I can say with all confidence, the time flew. Elise, TJ, Johanna, my adult children, are grown. They were little “just yesterday.” Johanna is still at home and there are 5 more. But they are growing very fast.
It will be so much fun to have Elise and Gabriel visit and have them sitting around the table with us. I love to look at all of them sitting around the table. It is just so special to see all the children, “child-in-law”, and grandchildren (2 so far) sitting around the table all together. That is truly a blessing.
Except the LORD build the house, they labour in vain that build it: except the LORD keep the city, the watchman waketh but in vain.
It is vain for you to rise up early, to sit up late, to eat the bread of sorrows: for so he giveth his beloved sleep.
Lo, children are an heritage of the LORD: and the fruit of the womb is his reward.
As arrows are in the hand of a mighty man; so are children of the youth.
Happy is the man that hath his quiver full of them: they shall not be ashamed, but they shall speak with the enemies in the gate.
Blessed is every one that feareth the LORD; that walketh in his ways.
For thou shalt eat the labour of thine hands: happy shalt thou be, and it shall be well with thee.
Thy wife shall be as a fruitful vine by the sides of thine house: thy children like olive plants round about thy table.
Behold, that thus shall the man be blessed that feareth the LORD.

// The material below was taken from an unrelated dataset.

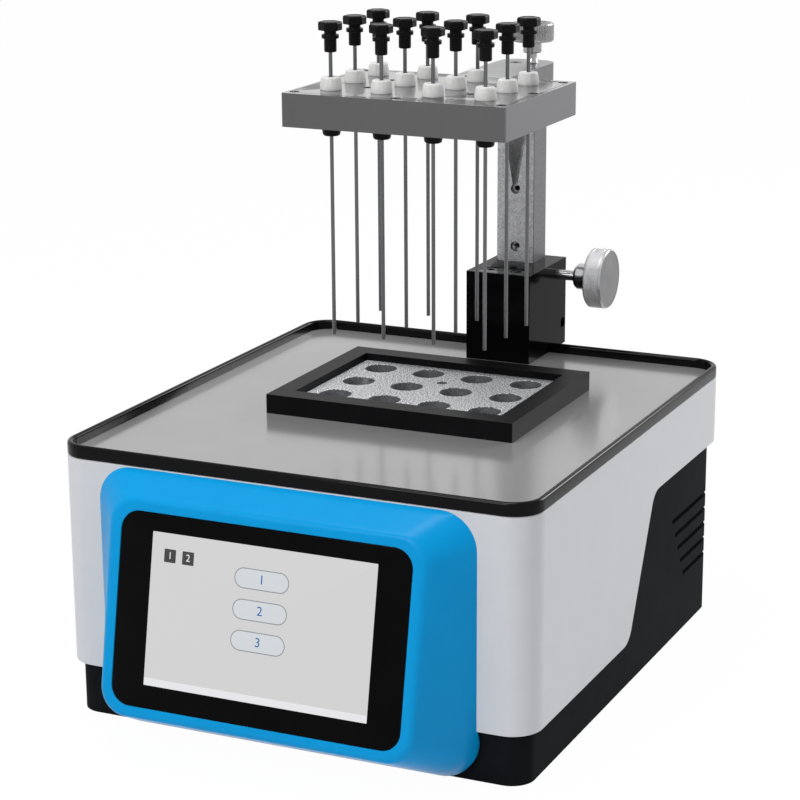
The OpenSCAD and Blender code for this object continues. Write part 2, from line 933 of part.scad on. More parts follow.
// axes of the two bolts from the manifold into the arm, starting inside it
module at_arm_bolts() {
    for (s = [-1, 1])
        translate([arm_x + s * 10, arm_y0 - head_wall, head_bottom + floor_t + 4])
            rotate([-90, 0, 0])
                children();
}

thumb_neck = 5.8;                           // from the arm to the thumbscrew's boss
thumb_boss = 6.5;                           // length of that boss
thumb_boss_d = 10.6;
thumb_screw_d = 5;

// knurled thumbscrew through the arm into the post
module arm_thumbscrew() {
    boss_z = arm_top + thumb_neck;
    wheel_z = boss_z + thumb_boss;
    color("#c3c5c7") placed()
        translate(thumb_at) {
            translate([0, 0, head_bottom - 12])
                cylinder(d = thumb_screw_d, h = 12 + head_h);
            translate([0, 0, arm_top])
                cylinder(d1 = 7.4, d2 = 5.4, h = 1.6);
            translate([0, 0, arm_top + 1.6])
                cylinder(d = 5.4, h = boss_z - arm_top - 1.6);
            translate([0, 0, boss_z])
                cylinder(d = thumb_boss_d, h = thumb_boss);
            translate([0, 0, wheel_z])
                difference() {
                    knurled(thumb_d, thumb_t, 48, 0.7);
                    translate([0, 0, thumb_t - 1.4])
                        cylinder(d1 = thumb_d - 7, d2 = thumb_d - 4, h = 1.5);
                }
        }
}

// ---- manifold ----

module head_2d(inset) {
    offset(delta = 1, chamfer = true)
        square([head_w - 2 * inset - 2, head_d - 2 * inset - 2], center = true);
}

// eight screws along the edge and four between the needles
module at_head_screws() {
    side_in = 4.8;
    end_in = 6.35;
    for (sx = [-1, 0, 1], sy = [-1, 0, 1])
        if (sx != 0 || sy != 0)
            translate([grid_x + sx * (head_w / 2 - side_in), grid_y + sy * (head_d / 2 - end_in), 0])
                children();
    at_pillars()
        children();
}

module at_pillars() {
    for (sx = [-1, 1], sy = [-1, 1])
        translate([grid_x + sx * pitch, grid_y + sy * pitch / 2, 0])
            children();
}

// body of the manifold with its gas space
module manifold_body() {
    color("#8e9093") placed() difference() {
        translate([head_x, head_y, head_bottom])
            linear_extrude(head_h)
                head_2d(0);
        difference() {
            translate([head_x, head_y, head_bottom + floor_t])
                linear_extrude(head_h)
                    square([head_w - 2 * head_wall, head_d - 2 * head_wall], center = true);
            at_pillars()
                translate([0, 0, head_bottom])
                    cylinder(d = 8, h = head_h);
        }
        // groove for the sealing cord
        translate([head_x, head_y, arm_top - 1])
            linear_extrude(2)
                difference() {
                    square([head_w - 2 * head_wall + 3, head_d - 2 * head_wall + 3], center = true);
                    square([head_w - 2 * head_wall + 1, head_d - 2 * head_wall + 1], center = true);
                }
        at_grid()
            translate([0, 0, head_bottom - 1])
                cylinder(d = 7, h = floor_t + 2);
        at_head_screws()
            translate([0, 0, head_bottom + 5])
                cylinder(d = 3, h = head_h);
        at_arm_bolts()
            cylinder(d = 4, h = 20);
        at_gas_inlet()
            cylinder(d = 8, h = 20);
    }
}

module manifold_cover() {
    color("#a0a2a5") placed() difference() {
        translate([head_x, head_y, arm_top])
            linear_extrude(cover_t)
                head_2d(0);
        at_grid()
            translate([0, 0, arm_top - 1])
                cylinder(d = 8, h = cover_t + 2);
        at_head_screws() {
            translate([0, 0, arm_top - 1])
                cylinder(d = 3, h = cover_t + 2);
            translate([0, 0, head_top - 2.8])
                cylinder(d = 5.4, h = 4);
        }
    }
}

// sealing cord between the body and its cover
module manifold_gasket() {
    w = head_w - 2 * head_wall;
    d = head_d - 2 * head_wall;
    color("#151515") placed()
        translate([head_x, head_y, arm_top - 1])
            linear_extrude(1)
                difference() {
                    square([w + 3, d + 3], center = true);
                    square([w + 1, d + 1], center = true);
                }
}

module manifold_screws() {
    color("#2e2f31") placed() at_head_screws()
        translate([0, 0, head_top - 0.3])
            socket_screw(5.4, 2.5, 3, 11, 2.5);
}

// axis of the gas inlet, starting at the gas space and pointing to the rear
module at_gas_inlet() {
    translate([head_x - 34, arm_y0 - head_wall, head_bottom + floor_t + 3])
        rotate([-90, 0, 0])
            children();
}

// hose barb screwed into the rear of the manifold
module gas_inlet() {
    color("#b08d4a") placed() at_gas_inlet()
        difference() {
            union() {
                cylinder(d = 8, h = head_wall);
                translate([0, 0, head_wall])
                    cylinder(d = 10, h = 4, $fn = 6);
                translate([0, 0, head_wall + 4])
                    cylinder(d = 5, h = 14);
                for (i = [0 : 2])
                    translate([0, 0, head_wall + 6 + i * 4])
                        cylinder(d1 = 6.4, d2 = 5, h = 3);
            }
            translate([0, 0, -1])
                cylinder(d = 3, h = head_wall + 20);
        }
}

// white collars: each one guides and seals a needle above the cover
module needle_collars() {
    color("#f0f0ee") placed() at_grid()
        translate([0, 0, head_top])
            rotate_extrude()
                polygon([[needle_d / 2 + run_gap, -cover_t], [4, -cover_t], [4, 0], [5.6, 0],
                    [5.65, 0.6], [5.45, collar_h * 0.45], [5.05, collar_h - 1.1],
                    [4.85, collar_h - 0.4], [4.4, collar_h], [needle_d / 2 + run_gap, collar_h]]);
}

// black gland nuts under the manifold
module gland_nuts() {
    color("#161617") placed() at_grid()
        translate([0, 0, head_bottom])
            rotate_extrude()
                polygon([[needle_d / 2 + run_gap, -gland_h], [3.7, -gland_h], [4.3, -gland_h + 0.35],
                    [4.65, -gland_h + 1], [4.95, -gland_h / 2], [5.35, -0.6], [5.35, 0], [3.5, 0],
                    [3.5, floor_t], [needle_d / 2 + run_gap, floor_t]]);
}

cap_bore = 6;                               // depth of the needle in its cap
grip_h = 4.6;                               // height of the cap's hexagonal grip
grip_af = 11.2;                             // grip across its flats

// one needle: a steel tube held in its cap
module needle_tube(i) {
    color("#9a9ca0") placed()
        translate(grid_at(i - 1) + [0, 0, tip_z])
            difference() {
                cylinder(d = needle_d, h = needle_len + cap_bore);
                translate([0, 0, -1])
                    cylinder(d = needle_bore, h = needle_len + cap_bore + 2);
            }
}

// black cap: chamfered foot, flange, neck and a hexagonal grip
module needle_cap(i) {
    color("#111112") placed()
        translate(grid_at(i - 1) + [0, 0, cap_bottom]) {
            neck = cap_h - grip_h;
            difference() {
                rotate_extrude()
                    polygon([[0, 0], [2.9, 0], [3.25, 0.5], [3.25, neck - 4.1], [4.5, neck - 4.1],
                        [4.5, neck - 2], [3.15, neck - 2], [3.15, neck], [0, neck]]);
                translate([0, 0, -1])
                    cylinder(d = needle_d, h = cap_bore + 1);
            }
            intersection() {
                translate([0, 0, neck])
                    cylinder(d = grip_af / cos(30), h = grip_h, $fn = 6);
                translate([0, 0, neck])
                    cylinder(d1 = grip_af / cos(30) + 2.5, d2 = grip_af - 0.6, h = grip_h);
            }
        }
}

module needle_tube_1() { needle_tube(1); }
module needle_tube_2() { needle_tube(2); }
module needle_tube_3() { needle_tube(3); }
module needle_tube_4() { needle_tube(4); }
module needle_tube_5() { needle_tube(5); }
module needle_tube_6() { needle_tube(6); }
module needle_tube_7() { needle_tube(7); }
module needle_tube_8() { needle_tube(8); }
module needle_tube_9() { needle_tube(9); }
module needle_tube_10() { needle_tube(10); }
module needle_tube_11() { needle_tube(11); }
module needle_tube_12() { needle_tube(12); }
module needle_cap_1() { needle_cap(1); }
module needle_cap_2() { needle_cap(2); }
module needle_cap_3() { needle_cap(3); }
module needle_cap_4() { needle_cap(4); }
module needle_cap_5() { needle_cap(5); }
module needle_cap_6() { needle_cap(6); }
module needle_cap_7() { needle_cap(7); }
module needle_cap_8() { needle_cap(8); }
module needle_cap_9() { needle_cap(9); }
module needle_cap_10() { needle_cap(10); }
module needle_cap_11() { needle_cap(11); }
module needle_cap_12() { needle_cap(12); }

// ---- drawing ----
upper_shell();
base_housing();
bottom_cover();
cover_screws();
rubber_feet();
steel_top_plate();
edge_trim();
display_bezel();
touch_glass();
lcd_panel();
block_frame();
frame_screws();
heating_block();
heater_plate();
cartridge_heaters();
insulation_tray();
temperature_probe();
control_board();
power_supply();
power_inlet();
inlet_pins();
power_rocker();
column_block();
column_screws();
clamp_knob();
post();
arm();
arm_screws();
arm_thumbscrew();
manifold_body();
manifold_cover();
manifold_gasket();
manifold_screws();
gas_inlet();
needle_collars();
gland_nuts();
needle_tube_1();
needle_tube_2();
needle_tube_3();
needle_tube_4();
needle_tube_5();
needle_tube_6();
needle_tube_7();
needle_tube_8();
needle_tube_9();
needle_tube_10();
needle_tube_11();
needle_tube_12();
needle_cap_1();
needle_cap_2();
needle_cap_3();
needle_cap_4();
needle_cap_5();
needle_cap_6();
needle_cap_7();
needle_cap_8();
needle_cap_9();
needle_cap_10();
needle_cap_11();
needle_cap_12();
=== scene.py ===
import json
import math
import bmesh
import bpy
import numpy as np
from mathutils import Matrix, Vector


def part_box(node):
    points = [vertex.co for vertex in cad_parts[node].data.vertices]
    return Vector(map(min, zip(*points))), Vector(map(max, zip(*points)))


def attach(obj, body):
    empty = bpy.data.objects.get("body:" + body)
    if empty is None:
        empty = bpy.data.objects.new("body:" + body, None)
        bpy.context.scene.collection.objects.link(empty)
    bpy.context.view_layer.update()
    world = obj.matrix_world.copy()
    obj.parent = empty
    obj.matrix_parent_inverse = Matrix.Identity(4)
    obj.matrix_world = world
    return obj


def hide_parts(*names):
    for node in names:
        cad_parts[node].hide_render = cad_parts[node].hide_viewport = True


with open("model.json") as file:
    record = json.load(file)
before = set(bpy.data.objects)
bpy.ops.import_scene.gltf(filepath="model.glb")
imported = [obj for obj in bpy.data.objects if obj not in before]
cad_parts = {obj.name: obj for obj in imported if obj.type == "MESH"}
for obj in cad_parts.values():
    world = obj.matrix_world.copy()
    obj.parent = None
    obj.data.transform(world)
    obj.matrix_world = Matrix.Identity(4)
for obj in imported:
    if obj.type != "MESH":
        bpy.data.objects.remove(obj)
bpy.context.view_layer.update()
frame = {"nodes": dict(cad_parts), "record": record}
mm = 0.001
# places below are in mm from the middle of the housing, and heights from the top of the steel plate
housingMiddle = (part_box("upper_shell")[0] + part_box("upper_shell")[1]) / 2
middleY = housingMiddle.y / mm
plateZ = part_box("steel_top_plate")[1].z / mm

camera = {
    "place": (523.9, -1142.7, 355.5),
    "aim": (20.2, 9.6, -16.8),
    "lens": 109.67,                            # mm, on a 36 mm sensor
    "shift": (-0.064, 0.0479),
}


def fromPlate(x, y, z):
    # moves a point by the middle of the plate and turns millimetres into metres
    return Vector((x, y + middleY, z + plateZ)) * mm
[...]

The LORD shall bless thee out of Zion: and thou shalt see the good of Jerusalem all the days of thy life.
Yea, thou shalt see thy children's children, and peace upon Israel.
Psalm 127, 128
1 comment:
I am a friend of Gabe's. He and I were the best of friends once, though life has since interfered. It is interesting to know of the kind of woman that finally caught Gabe. Since he was in 8th grade, which is as long as I've known him, women have fallen head over heels for him. But Gabe was never a flirt, and seemed for most appearances to have no interest in reciprocating their advances. I can honestly say, of all the men I know, Gabe is a decent person, as far as people go. I know of no other man I would trust more than Gabe. And given my general hatred and distrust of all men, that is saying something.